■ SHORT PROBLEM ■
Repeat every record below exactly as written.

Records that describe objects:
---+---
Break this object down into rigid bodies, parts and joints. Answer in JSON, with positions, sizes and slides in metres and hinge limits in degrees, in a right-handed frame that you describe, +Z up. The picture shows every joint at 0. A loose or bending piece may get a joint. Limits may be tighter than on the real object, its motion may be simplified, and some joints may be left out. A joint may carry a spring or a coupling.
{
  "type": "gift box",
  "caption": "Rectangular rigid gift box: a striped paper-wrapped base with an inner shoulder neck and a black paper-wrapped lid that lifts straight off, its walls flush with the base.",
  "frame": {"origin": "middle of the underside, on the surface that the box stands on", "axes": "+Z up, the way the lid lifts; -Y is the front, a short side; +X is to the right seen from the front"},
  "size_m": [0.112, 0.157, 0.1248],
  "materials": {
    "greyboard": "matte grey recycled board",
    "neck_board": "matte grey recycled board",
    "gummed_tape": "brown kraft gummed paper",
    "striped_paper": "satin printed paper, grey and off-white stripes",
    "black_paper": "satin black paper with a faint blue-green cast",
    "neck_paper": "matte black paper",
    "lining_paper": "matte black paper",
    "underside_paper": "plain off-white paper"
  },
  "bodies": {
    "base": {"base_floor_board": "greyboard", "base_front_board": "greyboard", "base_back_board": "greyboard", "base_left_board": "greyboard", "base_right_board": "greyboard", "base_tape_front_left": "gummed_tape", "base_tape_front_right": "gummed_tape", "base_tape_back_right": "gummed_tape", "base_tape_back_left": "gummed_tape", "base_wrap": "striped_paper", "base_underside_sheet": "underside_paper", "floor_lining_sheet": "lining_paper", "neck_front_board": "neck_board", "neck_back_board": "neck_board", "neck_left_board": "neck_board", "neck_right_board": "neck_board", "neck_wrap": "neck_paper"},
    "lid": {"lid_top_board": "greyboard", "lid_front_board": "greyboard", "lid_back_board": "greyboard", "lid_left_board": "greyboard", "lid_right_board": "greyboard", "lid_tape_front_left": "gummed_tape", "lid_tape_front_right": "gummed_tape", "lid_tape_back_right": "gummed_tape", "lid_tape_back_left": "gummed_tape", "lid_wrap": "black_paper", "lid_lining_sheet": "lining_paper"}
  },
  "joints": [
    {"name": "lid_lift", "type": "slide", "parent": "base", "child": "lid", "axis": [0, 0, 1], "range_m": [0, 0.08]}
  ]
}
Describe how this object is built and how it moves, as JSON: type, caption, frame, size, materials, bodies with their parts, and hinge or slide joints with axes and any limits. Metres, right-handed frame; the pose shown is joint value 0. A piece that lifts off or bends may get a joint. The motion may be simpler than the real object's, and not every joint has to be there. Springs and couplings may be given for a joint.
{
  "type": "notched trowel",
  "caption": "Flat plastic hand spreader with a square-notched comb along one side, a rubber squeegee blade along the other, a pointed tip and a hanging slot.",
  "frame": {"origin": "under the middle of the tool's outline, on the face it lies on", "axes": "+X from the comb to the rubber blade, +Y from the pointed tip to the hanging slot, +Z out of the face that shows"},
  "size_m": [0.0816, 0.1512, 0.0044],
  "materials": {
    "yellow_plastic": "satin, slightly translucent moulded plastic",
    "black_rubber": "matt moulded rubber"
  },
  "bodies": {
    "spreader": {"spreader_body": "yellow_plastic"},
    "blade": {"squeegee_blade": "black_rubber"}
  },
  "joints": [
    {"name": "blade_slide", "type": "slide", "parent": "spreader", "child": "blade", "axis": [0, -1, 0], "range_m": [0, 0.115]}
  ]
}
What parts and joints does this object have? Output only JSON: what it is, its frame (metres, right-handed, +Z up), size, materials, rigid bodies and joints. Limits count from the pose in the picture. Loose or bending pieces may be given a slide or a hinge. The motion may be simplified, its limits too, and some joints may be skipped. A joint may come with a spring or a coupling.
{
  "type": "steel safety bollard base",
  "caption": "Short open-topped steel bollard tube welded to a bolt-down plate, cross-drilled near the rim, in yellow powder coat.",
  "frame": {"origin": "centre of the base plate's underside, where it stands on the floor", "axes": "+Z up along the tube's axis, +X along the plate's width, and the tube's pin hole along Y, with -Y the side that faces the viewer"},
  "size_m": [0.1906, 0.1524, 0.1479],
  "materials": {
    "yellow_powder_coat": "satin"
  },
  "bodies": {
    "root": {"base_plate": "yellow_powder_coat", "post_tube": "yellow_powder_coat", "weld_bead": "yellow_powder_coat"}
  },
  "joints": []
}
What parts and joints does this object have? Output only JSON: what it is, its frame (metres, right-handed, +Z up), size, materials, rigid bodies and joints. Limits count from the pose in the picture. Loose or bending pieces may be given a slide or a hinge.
---+---
■ RESULT FOR THIS TASK ■
Break this object down into rigid bodies, parts and joints. Answer in JSON, with positions, sizes and slides in metres and hinge limits in degrees, in a right-handed frame that you describe, +Z up. The picture shows every joint at 0. A loose or bending piece may get a joint. Limits may be tighter than on the real object, its motion may be simplified, and some joints may be left out. A joint may carry a spring or a coupling.
{
  "type": "gift box",
  "caption": "Rectangular rigid gift box: a striped paper-wrapped base with an inner shoulder neck and a black paper-wrapped lid that lifts straight off, its walls flush with the base.",
  "frame": {"origin": "middle of the underside, on the surface that the box stands on", "axes": "+Z up, the way the lid lifts; -Y is the front, a short side; +X is to the right seen from the front"},
  "size_m": [0.112, 0.157, 0.1248],
  "materials": {
    "greyboard": "matte grey recycled board",
    "neck_board": "matte grey recycled board",
    "gummed_tape": "brown kraft gummed paper",
    "striped_paper": "satin printed paper, grey and off-white stripes",
    "black_paper": "satin black paper with a faint blue-green cast",
    "neck_paper": "matte black paper",
    "lining_paper": "matte black paper",
    "underside_paper": "plain off-white paper"
  },
  "bodies": {
    "base": {"base_floor_board": "greyboard", "base_front_board": "greyboard", "base_back_board": "greyboard", "base_left_board": "greyboard", "base_right_board": "greyboard", "base_tape_front_left": "gummed_tape", "base_tape_front_right": "gummed_tape", "base_tape_back_right": "gummed_tape", "base_tape_back_left": "gummed_tape", "base_wrap": "striped_paper", "base_underside_sheet": "underside_paper", "floor_lining_sheet": "lining_paper", "neck_front_board": "neck_board", "neck_back_board": "neck_board", "neck_left_board": "neck_board", "neck_right_board": "neck_board", "neck_wrap": "neck_paper"},
    "lid": {"lid_top_board": "greyboard", "lid_front_board": "greyboard", "lid_back_board": "greyboard", "lid_left_board": "greyboard", "lid_right_board": "greyboard", "lid_tape_front_left": "gummed_tape", "lid_tape_front_right": "gummed_tape", "lid_tape_back_right": "gummed_tape", "lid_tape_back_left": "gummed_tape", "lid_wrap": "black_paper", "lid_lining_sheet": "lining_paper"}
  },
  "joints": [
    {"name": "lid_lift", "type": "slide", "parent": "base", "child": "lid", "axis": [0, 0, 1], "range_m": [0, 0.08]}
  ]
}
Describe how this object is built and how it moves, as JSON: type, caption, frame, size, materials, bodies with their parts, and hinge or slide joints with axes and any limits. Metres, right-handed frame; the pose shown is joint value 0. A piece that lifts off or bends may get a joint. The motion may be simpler than the real object's, and not every joint has to be there. Springs and couplings may be given for a joint.
{
  "type": "notched trowel",
  "caption": "Flat plastic hand spreader with a square-notched comb along one side, a rubber squeegee blade along the other, a pointed tip and a hanging slot.",
  "frame": {"origin": "under the middle of the tool's outline, on the face it lies on", "axes": "+X from the comb to the rubber blade, +Y from the pointed tip to the hanging slot, +Z out of the face that shows"},
  "size_m": [0.0816, 0.1512, 0.0044],
  "materials": {
    "yellow_plastic": "satin, slightly translucent moulded plastic",
    "black_rubber": "matt moulded rubber"
  },
  "bodies": {
    "spreader": {"spreader_body": "yellow_plastic"},
    "blade": {"squeegee_blade": "black_rubber"}
  },
  "joints": [
    {"name": "blade_slide", "type": "slide", "parent": "spreader", "child": "blade", "axis": [0, -1, 0], "range_m": [0, 0.115]}
  ]
}
What parts and joints does this object have? Output only JSON: what it is, its frame (metres, right-handed, +Z up), size, materials, rigid bodies and joints. Limits count from the pose in the picture. Loose or bending pieces may be given a slide or a hinge. The motion may be simplified, its limits too, and some joints may be skipped. A joint may come with a spring or a coupling.
{
  "type": "steel safety bollard base",
  "caption": "Short open-topped steel bollard tube welded to a bolt-down plate, cross-drilled near the rim, in yellow powder coat.",
  "frame": {"origin": "centre of the base plate's underside, where it stands on the floor", "axes": "+Z up along the tube's axis, +X along the plate's width, and the tube's pin hole along Y, with -Y the side that faces the viewer"},
  "size_m": [0.1906, 0.1524, 0.1479],
  "materials": {
    "yellow_powder_coat": "satin"
  },
  "bodies": {
    "root": {"base_plate": "yellow_powder_coat", "post_tube": "yellow_powder_coat", "weld_bead": "yellow_powder_coat"}
  },
  "joints": []
}
What parts and joints does this object have? Output only JSON: what it is, its frame (metres, right-handed, +Z up), size, materials, rigid bodies and joints. Limits count from the pose in the picture. Loose or bending pieces may be given a slide or a hinge.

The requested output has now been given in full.